* Begin *

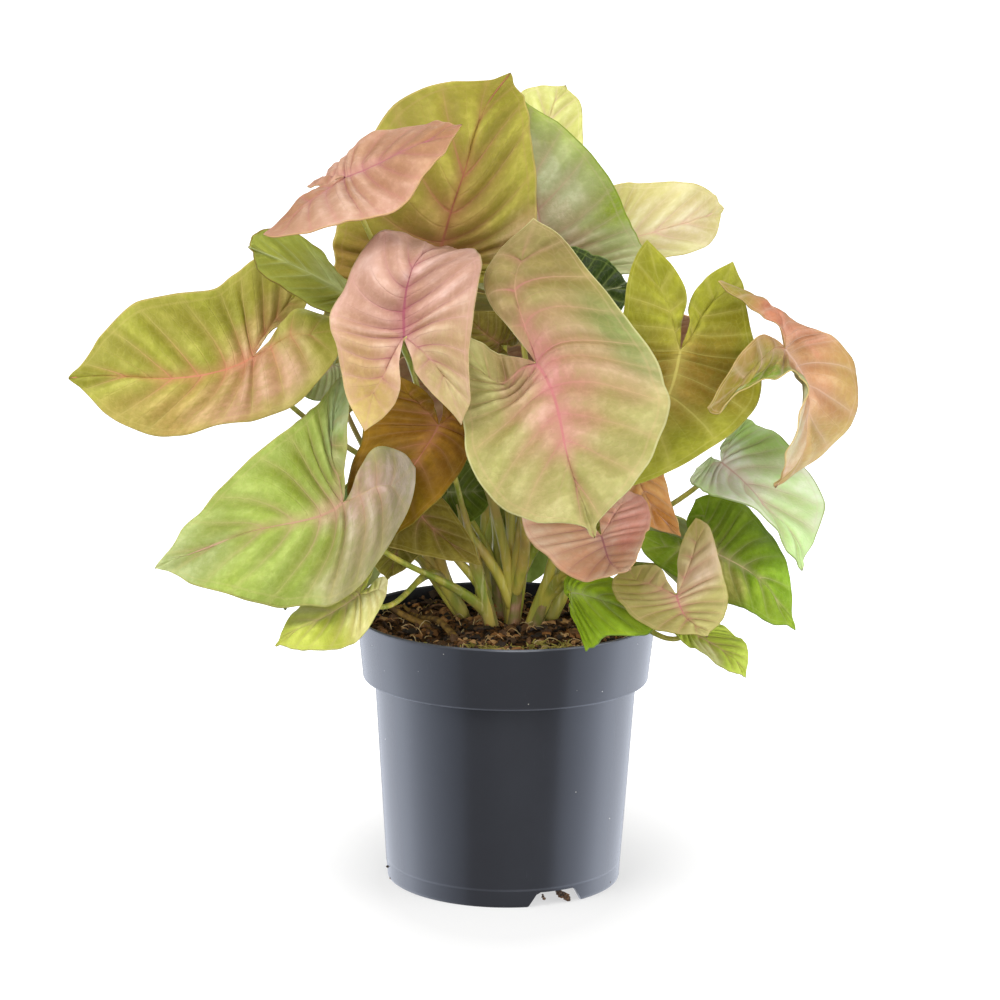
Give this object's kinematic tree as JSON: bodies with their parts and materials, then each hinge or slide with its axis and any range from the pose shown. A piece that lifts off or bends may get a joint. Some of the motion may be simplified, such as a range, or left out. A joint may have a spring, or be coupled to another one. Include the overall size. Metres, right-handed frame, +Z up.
{
  "type": "potted arrowhead plant",
  "caption": "Bushy arrowhead plant with waved, arrow-shaped leaves on thin petioles, growing from potting mix in a round tapered nursery pot with a collar.",
  "frame": {"origin": "centre of the pot's round base, on the pad and the plane that the pot stands on", "axes": "+Z up along the pot's axis; -Y towards the front of the plant, the side that the picture shows; +X to the viewer's right"},
  "size_m": [0.3079, 0.2689, 0.3241],
  "materials": {
    "pot_plastic": "moulded dark grey polypropylene, satin",
    "potting_mix": "moist bark and peat, matte",
    "petiole_green": "smooth plant stem, satin",
    "leaf_olive": "living leaf, satin",
    "leaf_rose": "living leaf, satin",
    "leaf_green": "living leaf, satin",
    "leaf_rose_olive": "living leaf, satin",
    "leaf_orange": "living leaf, satin",
    "leaf_pale": "living leaf, satin",
    "leaf_grey": "living leaf, satin",
    "leaf_lime": "living leaf, satin",
    "leaf_amber": "living leaf, satin",
    "leaf_sage": "living leaf, satin"
  },
  "bodies": {
    "root": {"pot": "pot_plastic", "soil": "potting_mix", "shoot_1": "petiole_green", "shoot_2": "petiole_green", "shoot_3": "petiole_green", "shoot_4": "petiole_green", "shoot_5": "petiole_green", "shoot_6": "petiole_green", "shoot_7": "petiole_green", "blade_left_long": "leaf_olive", "blade_upper_left_rose": "leaf_rose", "blade_upper_left_under": "leaf_green", "blade_top_tall": "leaf_olive", "blade_front_rose": "leaf_rose", "blade_front_heart": "leaf_rose_olive", "blade_right_olive": "leaf_olive", "blade_right_droop": "leaf_orange", "blade_far_right_pale": "leaf_pale", "blade_far_top_pale": "leaf_pale", "blade_grey_tall": "leaf_grey", "blade_dark_nook": "leaf_green", "blade_low_left_green": "leaf_lime", "blade_amber": "leaf_amber", "blade_olive_tip": "leaf_olive", "blade_olive_shade": "leaf_olive", "blade_pale_scrap": "leaf_grey", "blade_low_left_small": "leaf_lime", "blade_low_rose": "leaf_rose", "blade_orange_tip": "leaf_orange", "blade_low_right_pale": "leaf_sage", "blade_low_right_green": "leaf_green", "blade_small_heart": "leaf_rose_olive", "blade_low_curl": "leaf_lime", "blade_low_front_green": "leaf_green", "blade_dark_centre": "leaf_green", "blade_dark_between": "leaf_olive", "blade_rear_right_low": "leaf_lime", "blade_rear_right_high": "leaf_rose", "blade_rear_low": "leaf_green", "blade_rear_middle": "leaf_olive", "blade_rear_top": "leaf_rose_olive", "blade_rear_left_high": "leaf_olive", "blade_rear_left_middle": "leaf_rose", "blade_rear_left_low": "leaf_lime", "blade_side_left_low": "leaf_green", "blade_side_right_high": "leaf_sage"}
  },
  "joints": []
}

* End *

(SET EXERCISE)
Write out every line exactly as it stands.

(COMPLETED EXERCISE)
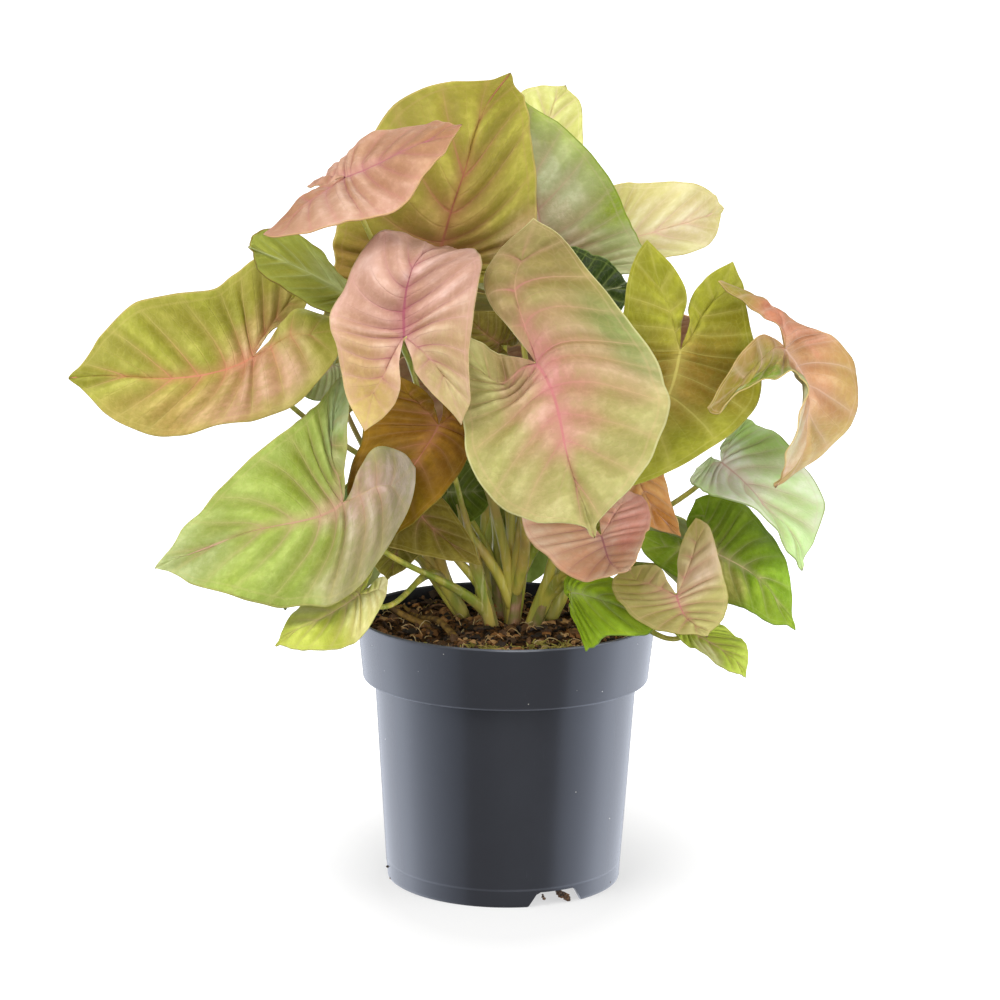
Give this object's kinematic tree as JSON: bodies with their parts and materials, then each hinge or slide with its axis and any range from the pose shown. A piece that lifts off or bends may get a joint. Some of the motion may be simplified, such as a range, or left out. A joint may have a spring, or be coupled to another one. Include the overall size. Metres, right-handed frame, +Z up.
{
  "type": "potted arrowhead plant",
  "caption": "Bushy arrowhead plant with waved, arrow-shaped leaves on thin petioles, growing from potting mix in a round tapered nursery pot with a collar.",
  "frame": {"origin": "centre of the pot's round base, on the pad and the plane that the pot stands on", "axes": "+Z up along the pot's axis; -Y towards the front of the plant, the side that the picture shows; +X to the viewer's right"},
  "size_m": [0.3079, 0.2689, 0.3241],
  "materials": {
    "pot_plastic": "moulded dark grey polypropylene, satin",
    "potting_mix": "moist bark and peat, matte",
    "petiole_green": "smooth plant stem, satin",
    "leaf_olive": "living leaf, satin",
    "leaf_rose": "living leaf, satin",
    "leaf_green": "living leaf, satin",
    "leaf_rose_olive": "living leaf, satin",
    "leaf_orange": "living leaf, satin",
    "leaf_pale": "living leaf, satin",
    "leaf_grey": "living leaf, satin",
    "leaf_lime": "living leaf, satin",
    "leaf_amber": "living leaf, satin",
    "leaf_sage": "living leaf, satin"
  },
  "bodies": {
    "root": {"pot": "pot_plastic", "soil": "potting_mix", "shoot_1": "petiole_green", "shoot_2": "petiole_green", "shoot_3": "petiole_green", "shoot_4": "petiole_green", "shoot_5": "petiole_green", "shoot_6": "petiole_green", "shoot_7": "petiole_green", "blade_left_long": "leaf_olive", "blade_upper_left_rose": "leaf_rose", "blade_upper_left_under": "leaf_green", "blade_top_tall": "leaf_olive", "blade_front_rose": "leaf_rose", "blade_front_heart": "leaf_rose_olive", "blade_right_olive": "leaf_olive", "blade_right_droop": "leaf_orange", "blade_far_right_pale": "leaf_pale", "blade_far_top_pale": "leaf_pale", "blade_grey_tall": "leaf_grey", "blade_dark_nook": "leaf_green", "blade_low_left_green": "leaf_lime", "blade_amber": "leaf_amber", "blade_olive_tip": "leaf_olive", "blade_olive_shade": "leaf_olive", "blade_pale_scrap": "leaf_grey", "blade_low_left_small": "leaf_lime", "blade_low_rose": "leaf_rose", "blade_orange_tip": "leaf_orange", "blade_low_right_pale": "leaf_sage", "blade_low_right_green": "leaf_green", "blade_small_heart": "leaf_rose_olive", "blade_low_curl": "leaf_lime", "blade_low_front_green": "leaf_green", "blade_dark_centre": "leaf_green", "blade_dark_between": "leaf_olive", "blade_rear_right_low": "leaf_lime", "blade_rear_right_high": "leaf_rose", "blade_rear_low": "leaf_green", "blade_rear_middle": "leaf_olive", "blade_rear_top": "leaf_rose_olive", "blade_rear_left_high": "leaf_olive", "blade_rear_left_middle": "leaf_rose", "blade_rear_left_low": "leaf_lime", "blade_side_left_low": "leaf_green", "blade_side_right_high": "leaf_sage"}
  },
  "joints": []
}